Afterward, we went to the cheese store of Beverly Hills, where I basically bought the greatest cheese hits from H and J's tasting. All I need say is: YUM.

The real highlight of the day, at least from a who-the-hell-can-SAY-what's-up-with-culture standpoint, came when we went to the Dior boutique on Rodeo Drive. Now, there are moments in all three of our lives when we do not look entirely out of place in those surroundings, but this was not one of those moments. We looked just like the Eastsiders we are, and sounded like it, what with talk of sex and heroin (when one's friends work in public health, conversations turn R-rated pretty damn fast without even trying). The ladies in Dior couldn't have been nicer, however, giving Shosho a silk-bound hardcover catalog of their jewelry collection, as they no longe rhad the one-of-a-kind ring she'd wanted to show us, and smiling benignly as we gawked at and made snarky comments regarding the display case full of skull rings.

Yes.

Skull rings.

Of the exact style one would find in Chicago's Alley complex of alterna/goth merchandise, or on the finger of many a Metallica fan in 1990.

Made of platinum.

With diamond teeth.

I mean, I understand that somehow proper Edwardian Gorey-esque goth style is very IN this season and all (though I still find it disconcerting to see it in Bebe), and that Hot Topic has been successfully commodifying dissent and peddling it to the well-washed masses for quite a while, but what? the? hell??
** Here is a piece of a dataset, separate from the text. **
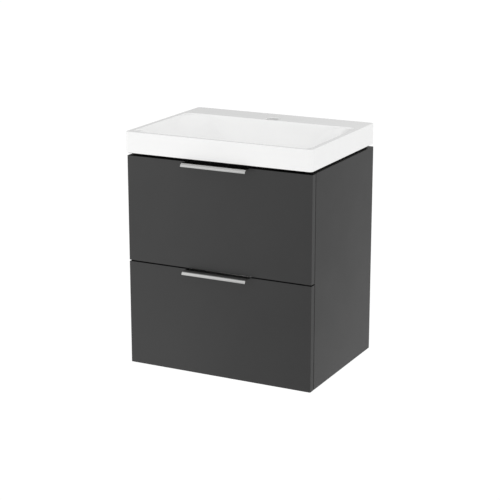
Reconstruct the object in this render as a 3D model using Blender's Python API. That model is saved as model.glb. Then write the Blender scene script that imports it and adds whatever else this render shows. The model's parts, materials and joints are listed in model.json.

There are some things that will just never look right to me on the body of a Beverly Hills or Laguna Beach princess, and, quite frankly, skull rings and bias-cut corset-backed black velvet skirts are two of them.

And it's never even been my subculture to feel proprietary about! What on earth must the aging die-hard Cure and Bauhaus fans be thinking??

5 Comments:

Anonymous Anonymous said...

First the preps take my blue nail polish in 12th grade and now this! Wish I had been there.

4:08 PM  
Blogger Morgan said...

Yes, the rings would have danced right out of your lips in horror!! :)

4:37 PM  
Anonymous Anonymous said...

Ha! Sara and I just went on a shopping excursion (in which I managed only to buy practical, black tights...)and saw some similar wackiness. The thing that stuck me in the fashions in the stores was how over-the-top thrift-store chic everything was. You can have a frayed velvet blazer for 200 bucks at Nordstrom... or you can stumble down the street to the salvation army and get the genuine article for 6 bucks. WTF? Nothing we saw tops these skull rings though! Holy cow! The time is obviously right for Sara to make good on her idea to sell "punk rock baby clothes" to the world. (The spikes, of course, would be done in foam.)

The future is yesterday!

-m

12:52 PM  
Anonymous Anonymous said...

(I also appreciated your shout out to The Alley.... which is still there, I think)

--m

12:54 PM  
Blogger Morgan said...

Yep, the Alley's still there... I drove by it when last I was in Chi-town.

I actually like the vintage chic aspect of the current retro-futurism... perhaps you PDXers are more fortunate, but I haven't even seen an UGLY velvet blazer in a thrift store for $6 in a long damn time. Vive la Banana Republic Victorianism!

It's really the high-end commodification of goth/punk culture that trips me out... I mean, yes, Stephen Sprouse made dresses out of safety pins, but somehow this hits me as being different.

And punk baby clothes are TOTALLY in. Sarah should def. start her own line.